[CAD and scene scripts]
=======

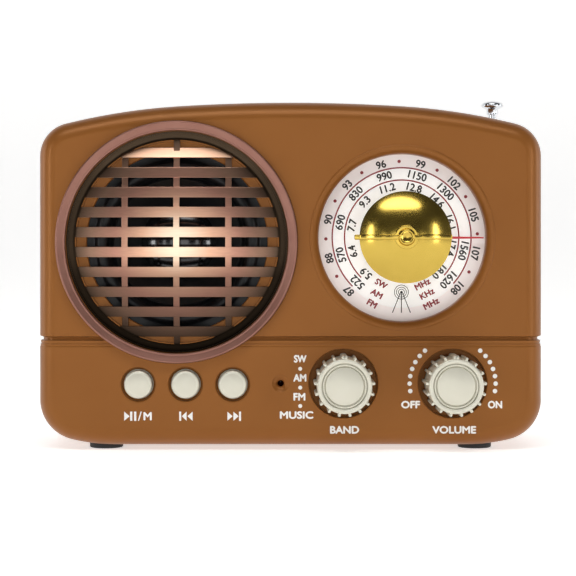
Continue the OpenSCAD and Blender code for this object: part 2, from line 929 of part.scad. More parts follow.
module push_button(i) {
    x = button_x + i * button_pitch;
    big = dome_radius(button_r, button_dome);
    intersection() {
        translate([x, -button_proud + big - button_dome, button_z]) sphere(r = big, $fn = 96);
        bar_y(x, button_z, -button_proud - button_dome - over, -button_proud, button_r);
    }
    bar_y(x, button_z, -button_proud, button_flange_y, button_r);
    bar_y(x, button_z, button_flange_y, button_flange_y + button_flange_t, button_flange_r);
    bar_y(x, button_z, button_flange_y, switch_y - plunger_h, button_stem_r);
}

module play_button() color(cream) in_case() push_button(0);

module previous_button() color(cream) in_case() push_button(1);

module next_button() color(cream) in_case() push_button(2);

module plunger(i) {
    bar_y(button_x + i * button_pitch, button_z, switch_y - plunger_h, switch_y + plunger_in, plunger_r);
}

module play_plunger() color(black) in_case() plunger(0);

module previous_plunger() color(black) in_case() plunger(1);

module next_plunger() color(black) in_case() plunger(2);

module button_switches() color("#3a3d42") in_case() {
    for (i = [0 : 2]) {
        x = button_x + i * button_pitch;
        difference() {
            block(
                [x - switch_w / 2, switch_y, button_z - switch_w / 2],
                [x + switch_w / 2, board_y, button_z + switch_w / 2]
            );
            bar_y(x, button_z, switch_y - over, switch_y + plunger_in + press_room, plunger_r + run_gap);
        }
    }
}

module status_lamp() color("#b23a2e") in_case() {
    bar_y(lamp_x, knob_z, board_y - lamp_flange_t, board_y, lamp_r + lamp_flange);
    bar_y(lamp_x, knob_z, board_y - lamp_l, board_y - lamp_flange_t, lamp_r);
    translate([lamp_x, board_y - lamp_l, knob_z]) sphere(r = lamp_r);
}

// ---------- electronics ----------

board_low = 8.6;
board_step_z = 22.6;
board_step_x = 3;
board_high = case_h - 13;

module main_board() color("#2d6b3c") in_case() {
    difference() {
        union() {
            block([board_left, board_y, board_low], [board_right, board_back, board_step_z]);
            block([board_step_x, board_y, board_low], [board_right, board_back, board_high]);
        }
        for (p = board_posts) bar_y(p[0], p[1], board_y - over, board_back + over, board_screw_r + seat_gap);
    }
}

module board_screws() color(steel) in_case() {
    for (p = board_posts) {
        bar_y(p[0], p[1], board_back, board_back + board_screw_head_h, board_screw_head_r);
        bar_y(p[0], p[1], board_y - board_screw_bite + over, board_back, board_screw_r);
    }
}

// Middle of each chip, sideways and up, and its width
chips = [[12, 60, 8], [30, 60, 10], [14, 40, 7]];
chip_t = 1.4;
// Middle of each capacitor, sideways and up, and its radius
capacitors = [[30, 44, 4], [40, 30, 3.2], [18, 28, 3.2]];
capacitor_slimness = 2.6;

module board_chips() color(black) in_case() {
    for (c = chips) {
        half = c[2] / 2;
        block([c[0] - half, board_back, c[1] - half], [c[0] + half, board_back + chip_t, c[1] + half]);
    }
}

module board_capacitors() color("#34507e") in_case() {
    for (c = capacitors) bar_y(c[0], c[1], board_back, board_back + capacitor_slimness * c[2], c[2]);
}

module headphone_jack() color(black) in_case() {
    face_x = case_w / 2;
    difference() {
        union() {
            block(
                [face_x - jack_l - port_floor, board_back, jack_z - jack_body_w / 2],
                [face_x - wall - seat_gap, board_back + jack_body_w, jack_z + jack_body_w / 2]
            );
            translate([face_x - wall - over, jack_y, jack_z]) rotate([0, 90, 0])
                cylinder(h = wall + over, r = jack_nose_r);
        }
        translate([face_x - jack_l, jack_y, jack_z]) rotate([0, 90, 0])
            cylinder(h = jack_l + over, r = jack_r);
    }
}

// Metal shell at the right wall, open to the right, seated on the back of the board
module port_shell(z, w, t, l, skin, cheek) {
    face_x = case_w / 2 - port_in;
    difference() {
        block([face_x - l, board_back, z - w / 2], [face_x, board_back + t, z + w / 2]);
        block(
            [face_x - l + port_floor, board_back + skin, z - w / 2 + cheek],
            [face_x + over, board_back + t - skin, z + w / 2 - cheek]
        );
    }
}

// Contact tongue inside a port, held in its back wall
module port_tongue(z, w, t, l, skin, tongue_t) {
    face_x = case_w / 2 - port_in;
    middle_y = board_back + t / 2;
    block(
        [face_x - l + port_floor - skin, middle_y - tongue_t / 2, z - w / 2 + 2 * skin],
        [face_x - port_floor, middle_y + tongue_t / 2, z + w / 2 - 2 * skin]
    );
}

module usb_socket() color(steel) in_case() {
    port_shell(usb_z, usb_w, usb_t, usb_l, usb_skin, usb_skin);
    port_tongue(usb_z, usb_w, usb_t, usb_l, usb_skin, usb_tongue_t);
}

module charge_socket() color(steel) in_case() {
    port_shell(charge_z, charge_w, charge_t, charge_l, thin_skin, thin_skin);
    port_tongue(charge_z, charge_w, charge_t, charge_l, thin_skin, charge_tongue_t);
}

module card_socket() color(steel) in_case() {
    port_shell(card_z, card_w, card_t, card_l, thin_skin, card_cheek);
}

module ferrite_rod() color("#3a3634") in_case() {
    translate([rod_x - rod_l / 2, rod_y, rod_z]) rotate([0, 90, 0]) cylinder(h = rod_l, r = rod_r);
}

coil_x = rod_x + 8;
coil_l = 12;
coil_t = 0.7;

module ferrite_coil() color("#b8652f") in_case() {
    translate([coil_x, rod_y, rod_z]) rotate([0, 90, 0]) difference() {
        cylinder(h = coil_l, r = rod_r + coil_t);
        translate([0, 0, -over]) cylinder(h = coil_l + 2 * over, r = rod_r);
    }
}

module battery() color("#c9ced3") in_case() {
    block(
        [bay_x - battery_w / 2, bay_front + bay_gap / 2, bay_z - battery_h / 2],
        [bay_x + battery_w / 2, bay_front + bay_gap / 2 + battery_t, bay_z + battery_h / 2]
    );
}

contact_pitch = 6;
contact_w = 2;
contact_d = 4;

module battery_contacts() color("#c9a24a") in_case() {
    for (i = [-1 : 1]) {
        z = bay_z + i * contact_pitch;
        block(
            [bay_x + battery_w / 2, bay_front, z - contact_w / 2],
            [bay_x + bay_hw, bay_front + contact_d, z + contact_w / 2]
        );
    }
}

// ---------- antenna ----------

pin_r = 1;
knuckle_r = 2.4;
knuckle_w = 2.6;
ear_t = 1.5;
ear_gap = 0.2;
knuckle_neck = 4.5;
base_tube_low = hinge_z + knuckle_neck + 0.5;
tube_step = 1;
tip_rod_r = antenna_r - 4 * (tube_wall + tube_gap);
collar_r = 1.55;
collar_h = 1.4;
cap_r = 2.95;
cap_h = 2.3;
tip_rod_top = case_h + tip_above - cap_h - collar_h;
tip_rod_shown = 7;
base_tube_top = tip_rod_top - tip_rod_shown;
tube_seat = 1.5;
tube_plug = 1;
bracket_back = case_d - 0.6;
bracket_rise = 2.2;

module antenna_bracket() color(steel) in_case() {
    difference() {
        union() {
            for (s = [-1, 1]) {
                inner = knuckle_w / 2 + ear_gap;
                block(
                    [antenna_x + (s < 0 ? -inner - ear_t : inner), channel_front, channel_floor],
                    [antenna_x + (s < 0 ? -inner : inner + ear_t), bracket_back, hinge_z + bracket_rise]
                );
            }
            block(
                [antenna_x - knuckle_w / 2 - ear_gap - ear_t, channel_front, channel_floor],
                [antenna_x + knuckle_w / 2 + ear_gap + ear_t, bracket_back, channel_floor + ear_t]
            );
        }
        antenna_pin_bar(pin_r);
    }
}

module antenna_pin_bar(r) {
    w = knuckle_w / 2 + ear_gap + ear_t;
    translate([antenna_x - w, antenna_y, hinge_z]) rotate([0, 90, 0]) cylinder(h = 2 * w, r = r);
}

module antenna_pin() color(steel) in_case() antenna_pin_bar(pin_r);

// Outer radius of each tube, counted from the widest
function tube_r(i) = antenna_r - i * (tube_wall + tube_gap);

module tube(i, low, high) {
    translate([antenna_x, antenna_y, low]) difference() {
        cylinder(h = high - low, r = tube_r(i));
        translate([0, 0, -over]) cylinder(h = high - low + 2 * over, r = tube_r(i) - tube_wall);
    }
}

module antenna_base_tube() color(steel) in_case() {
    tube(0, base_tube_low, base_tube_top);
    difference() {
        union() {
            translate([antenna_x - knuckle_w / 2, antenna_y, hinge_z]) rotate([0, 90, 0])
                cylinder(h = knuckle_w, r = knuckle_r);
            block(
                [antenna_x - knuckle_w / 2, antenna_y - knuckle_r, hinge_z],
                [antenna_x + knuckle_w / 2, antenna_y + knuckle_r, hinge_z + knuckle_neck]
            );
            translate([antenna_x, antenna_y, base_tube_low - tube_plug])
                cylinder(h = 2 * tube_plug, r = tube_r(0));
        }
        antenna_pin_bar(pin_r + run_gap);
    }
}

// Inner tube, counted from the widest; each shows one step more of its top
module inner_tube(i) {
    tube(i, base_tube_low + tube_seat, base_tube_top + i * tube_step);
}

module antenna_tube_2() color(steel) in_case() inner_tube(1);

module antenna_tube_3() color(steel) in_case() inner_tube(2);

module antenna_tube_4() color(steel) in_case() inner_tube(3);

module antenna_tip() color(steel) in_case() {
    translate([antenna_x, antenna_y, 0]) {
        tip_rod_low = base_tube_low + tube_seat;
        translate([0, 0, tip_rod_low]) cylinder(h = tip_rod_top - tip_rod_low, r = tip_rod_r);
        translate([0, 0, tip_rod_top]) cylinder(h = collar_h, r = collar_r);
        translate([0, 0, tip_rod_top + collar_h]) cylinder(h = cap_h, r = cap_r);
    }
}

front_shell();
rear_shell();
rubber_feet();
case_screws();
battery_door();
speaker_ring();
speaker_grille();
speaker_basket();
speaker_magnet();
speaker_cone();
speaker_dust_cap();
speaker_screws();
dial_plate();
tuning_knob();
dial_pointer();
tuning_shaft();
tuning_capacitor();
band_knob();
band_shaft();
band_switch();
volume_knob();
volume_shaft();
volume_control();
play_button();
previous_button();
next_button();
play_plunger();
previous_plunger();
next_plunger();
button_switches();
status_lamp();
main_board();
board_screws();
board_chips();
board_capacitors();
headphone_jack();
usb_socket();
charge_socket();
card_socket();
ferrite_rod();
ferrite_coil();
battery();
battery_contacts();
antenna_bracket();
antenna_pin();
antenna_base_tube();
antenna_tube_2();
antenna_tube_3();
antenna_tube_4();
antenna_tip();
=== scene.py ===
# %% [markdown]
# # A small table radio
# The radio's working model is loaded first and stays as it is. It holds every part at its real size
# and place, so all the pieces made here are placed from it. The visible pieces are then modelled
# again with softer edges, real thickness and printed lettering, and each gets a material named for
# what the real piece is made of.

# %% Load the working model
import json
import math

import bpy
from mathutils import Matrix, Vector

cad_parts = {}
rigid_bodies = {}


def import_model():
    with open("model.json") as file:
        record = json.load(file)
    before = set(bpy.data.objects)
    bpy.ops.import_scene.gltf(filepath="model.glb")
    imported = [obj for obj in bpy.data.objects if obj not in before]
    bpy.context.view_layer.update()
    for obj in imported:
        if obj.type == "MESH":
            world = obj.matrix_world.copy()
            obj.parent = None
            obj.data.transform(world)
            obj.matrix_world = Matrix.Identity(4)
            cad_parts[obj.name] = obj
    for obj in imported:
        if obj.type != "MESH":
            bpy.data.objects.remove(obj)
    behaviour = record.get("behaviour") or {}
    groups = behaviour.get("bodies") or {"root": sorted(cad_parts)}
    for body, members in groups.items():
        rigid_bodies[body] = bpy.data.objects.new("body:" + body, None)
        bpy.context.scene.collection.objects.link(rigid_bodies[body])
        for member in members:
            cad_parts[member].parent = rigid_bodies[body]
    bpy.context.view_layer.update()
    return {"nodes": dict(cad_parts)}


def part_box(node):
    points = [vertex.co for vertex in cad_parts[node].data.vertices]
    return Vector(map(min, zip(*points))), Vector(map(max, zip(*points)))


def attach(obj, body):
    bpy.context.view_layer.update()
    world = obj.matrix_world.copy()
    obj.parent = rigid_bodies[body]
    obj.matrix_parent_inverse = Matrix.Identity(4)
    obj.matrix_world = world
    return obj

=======

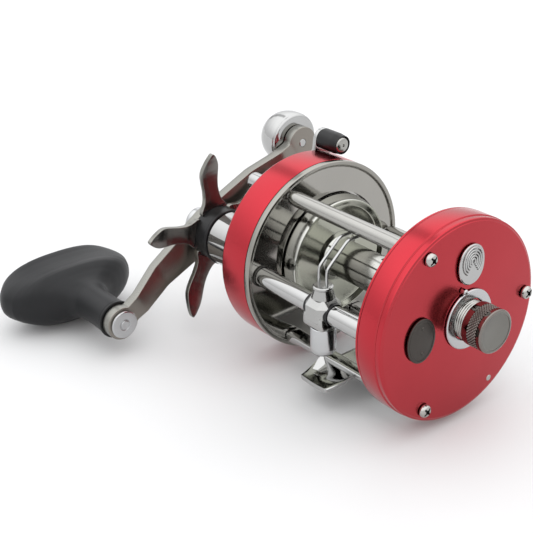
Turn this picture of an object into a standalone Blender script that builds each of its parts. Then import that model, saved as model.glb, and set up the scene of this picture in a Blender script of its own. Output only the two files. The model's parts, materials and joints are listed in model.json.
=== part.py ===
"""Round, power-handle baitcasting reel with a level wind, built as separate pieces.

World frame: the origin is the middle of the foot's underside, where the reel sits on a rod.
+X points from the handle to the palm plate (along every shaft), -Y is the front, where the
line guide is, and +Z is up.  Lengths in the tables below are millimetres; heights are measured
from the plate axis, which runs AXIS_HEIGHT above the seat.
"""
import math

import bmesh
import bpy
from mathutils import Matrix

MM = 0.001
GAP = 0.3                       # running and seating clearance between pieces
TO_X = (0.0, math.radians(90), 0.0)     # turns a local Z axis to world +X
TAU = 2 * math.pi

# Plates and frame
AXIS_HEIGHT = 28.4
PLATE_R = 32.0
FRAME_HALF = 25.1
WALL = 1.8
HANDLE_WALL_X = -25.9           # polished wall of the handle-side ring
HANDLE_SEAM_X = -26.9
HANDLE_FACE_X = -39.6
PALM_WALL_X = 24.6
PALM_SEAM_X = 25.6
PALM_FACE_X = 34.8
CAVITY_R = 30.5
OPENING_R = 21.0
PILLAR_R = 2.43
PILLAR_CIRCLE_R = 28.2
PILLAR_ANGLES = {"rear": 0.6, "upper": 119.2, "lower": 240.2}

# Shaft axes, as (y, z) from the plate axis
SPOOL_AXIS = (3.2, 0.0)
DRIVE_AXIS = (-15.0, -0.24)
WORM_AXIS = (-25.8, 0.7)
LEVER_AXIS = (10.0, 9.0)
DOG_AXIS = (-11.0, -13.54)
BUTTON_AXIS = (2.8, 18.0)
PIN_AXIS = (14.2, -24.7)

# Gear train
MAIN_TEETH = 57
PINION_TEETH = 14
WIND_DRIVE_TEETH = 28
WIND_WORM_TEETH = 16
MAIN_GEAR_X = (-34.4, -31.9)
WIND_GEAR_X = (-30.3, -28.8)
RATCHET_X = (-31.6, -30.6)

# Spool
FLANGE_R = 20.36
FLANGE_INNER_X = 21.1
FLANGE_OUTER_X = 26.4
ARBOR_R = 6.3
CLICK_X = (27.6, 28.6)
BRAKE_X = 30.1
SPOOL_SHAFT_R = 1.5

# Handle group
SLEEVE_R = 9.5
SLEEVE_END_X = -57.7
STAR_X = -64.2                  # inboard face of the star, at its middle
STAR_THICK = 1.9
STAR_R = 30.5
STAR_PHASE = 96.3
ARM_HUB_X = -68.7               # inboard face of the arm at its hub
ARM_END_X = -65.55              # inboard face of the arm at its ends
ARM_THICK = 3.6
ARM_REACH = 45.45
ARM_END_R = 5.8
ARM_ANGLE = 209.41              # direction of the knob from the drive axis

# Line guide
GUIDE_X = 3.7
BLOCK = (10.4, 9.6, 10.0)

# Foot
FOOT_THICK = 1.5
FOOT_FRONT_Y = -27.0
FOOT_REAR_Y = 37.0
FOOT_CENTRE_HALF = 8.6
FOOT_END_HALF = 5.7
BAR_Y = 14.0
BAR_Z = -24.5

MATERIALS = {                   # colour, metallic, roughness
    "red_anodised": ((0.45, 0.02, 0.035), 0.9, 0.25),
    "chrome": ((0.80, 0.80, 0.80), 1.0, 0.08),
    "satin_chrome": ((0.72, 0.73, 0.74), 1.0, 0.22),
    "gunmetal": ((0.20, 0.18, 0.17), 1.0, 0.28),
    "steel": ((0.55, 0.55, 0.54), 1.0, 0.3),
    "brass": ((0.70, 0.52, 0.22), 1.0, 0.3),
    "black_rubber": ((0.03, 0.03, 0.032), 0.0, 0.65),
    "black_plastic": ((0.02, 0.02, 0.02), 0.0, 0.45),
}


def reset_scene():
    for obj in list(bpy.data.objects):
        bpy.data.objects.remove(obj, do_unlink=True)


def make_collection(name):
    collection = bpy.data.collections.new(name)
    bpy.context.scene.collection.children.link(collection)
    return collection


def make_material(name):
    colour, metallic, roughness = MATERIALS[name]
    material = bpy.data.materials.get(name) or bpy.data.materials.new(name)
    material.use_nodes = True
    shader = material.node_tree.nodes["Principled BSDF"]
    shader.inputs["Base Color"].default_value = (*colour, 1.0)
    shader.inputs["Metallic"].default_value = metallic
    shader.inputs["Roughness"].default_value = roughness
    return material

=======

Aim -> Each line in the data that holds the string "before" should be found and copied.

Response ->
    before = set(bpy.data.objects)
    imported = [obj for obj in bpy.data.objects if obj not in before]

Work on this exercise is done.